Desde minha chegada ao Rio, em 2011, cobri inúmeras operações de "pacificação" das favelas da cidade pela polícia - com o objetivo de melhorar a imagem da cidade para a Copa e as Olimpíadas de 2016. Munido de minhas câmeras fotográficas, acompanhei a tomada de becos e ruas estreitas pelas forças de segurança. Todas as vezes, me vi cercado por grupos de crianças que pareciam fascinadas pelo meu trabalho e me seguiam pelas ruas, fazendo mil perguntas. Em 2011, fiz 50 anos - idade em que a gente começa a querer compartilhar com os mais jovens o que já sabe da vida. Foram esses os caminhos que me levaram a conceber este projeto.

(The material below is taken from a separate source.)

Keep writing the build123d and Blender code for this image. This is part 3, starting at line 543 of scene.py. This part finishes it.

A AFP entrou em contato com o braço francês da gigante de câmeras fotográficas Nikon, que contribuiu com dez aparelhos Coolpix. Na Cidade de Deus, uma das favelas mais conhecidas do Rio, fiz amizade com Tony, que tem um ateliê de fotografia. Eu o conheci por intermédio de Nadine Gonzalez, uma amiga francesa que criou a Associação Modafusion que promove escolas de moda em comunidades carentes. Tony se tornou imediatamente meu principal aliado e meu passaporte: foi ele quem recrutou as crianças voluntárias. Foi ele também quem nos acompanhou durante cinco meses e meio pelo bairro. Ele nos abriu as portas e solucionou situações complicadas que porventura apareceram.

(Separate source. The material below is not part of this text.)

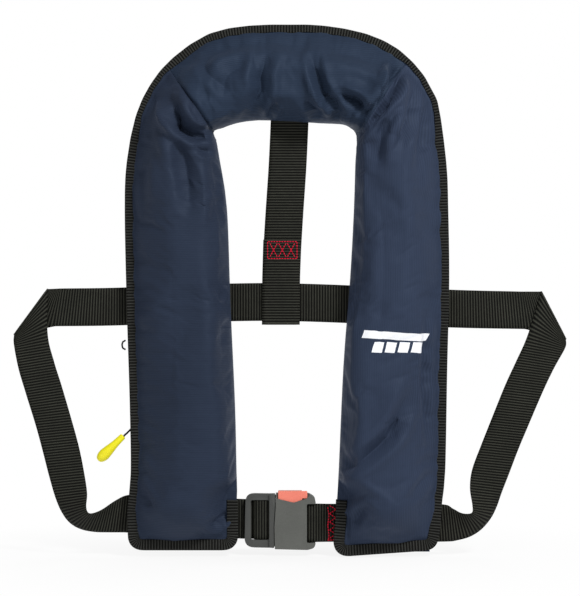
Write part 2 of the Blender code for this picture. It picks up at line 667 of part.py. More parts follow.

Durante quase todos os finais de semana de fevereiro a maio de 2013, Tony e eu acompanhamos pelas ruas do bairro grupos de três a dez crianças, com idades entre dez e 15 anos. Cada um levava um aparelho consigo e tinha como missão fazer imagens sobre futebol. Os encontros duravam de três a quatro horas, às vezes dias inteiros. Não foi um projeto fácil de organizar. Buscávamos as crianças uma a uma em suas casas, nós as levávamos de volta, íamos tirar fotos nos mesmos lugares, todos juntos.
Eu os ensinei o bê-a-bá da fotografia, e mostrei a eles algumas regras de base, como a proibição de tirar fotos posadas (tarefa difícil em um país onde as pessoas adoram fazer pose), ou de usar o flash. A experiência foi inigualável, e o resultado, surpreendente. Fiquei maravilhado com o fato de as crianças terem produzido fotos tão boas. Se eu tivesse fotografado o tema, teria usado meu olhar, seria guiado pelo que vivi. Ali, os jovens tiveram a possibilidade de mostrar onde vivem e a origem de sua paixão pelo futebol. O resultado, na minha opinião, é mais do que sincero.
Ao mesmo tempo, embora no início eu achasse que eles é que iriam me ajudar a descobrir as coisas, tive o prazer de constatar que eu também abria os olhos dos meus alunos. As favelas têm leis não escritas. Todo mundo na Cidade de Deus sabe, por exemplo, que é melhor não olhar quem passa na casa ao lado. Eu não sabia disso. Cheguei com meu olhar novo. E, assim, eu os apresentei a coisas que sempre estiveram debaixo de seus narizes, mas que eles nunca haviam notado.
Apesar de ter sido oficialmente pacificada, a Cidade de Deus ainda não virou um lugar de completa paz. Diversas vezes, nós nos vimos frente a frente com traficantes de droga que não pareciam muito felizes com nossas câmeras fotográficas. Graças ao jogo de cintura de Tony, esses momentos de tensão nunca se prolongaram.
A mudança foi grande nos aprendizes de fotógrafo. Depois de um tempo, nosso projeto ficou famoso na favela, e os candidatos começaram a se revezar. E houve também alguns jovens assíduos. De um desses últimos, Kuhan, tenho uma lembrança muito boa. Um menino de dez anos cujos pais são viciados em crack. Um garoto muito vivo e talentoso. Das cerca de 50 imagens que selecionei, foi ele quem - sem sombra de dúvida - tirou as melhores".
E a aventura continua. A AFP e a Associação Modafusion assinaram uma parceria para manter o ateliê dos fotógrafos aprendizes da Cidade de Deus, pelo menos até os Jogos Olímpicos do Rio, em 2016.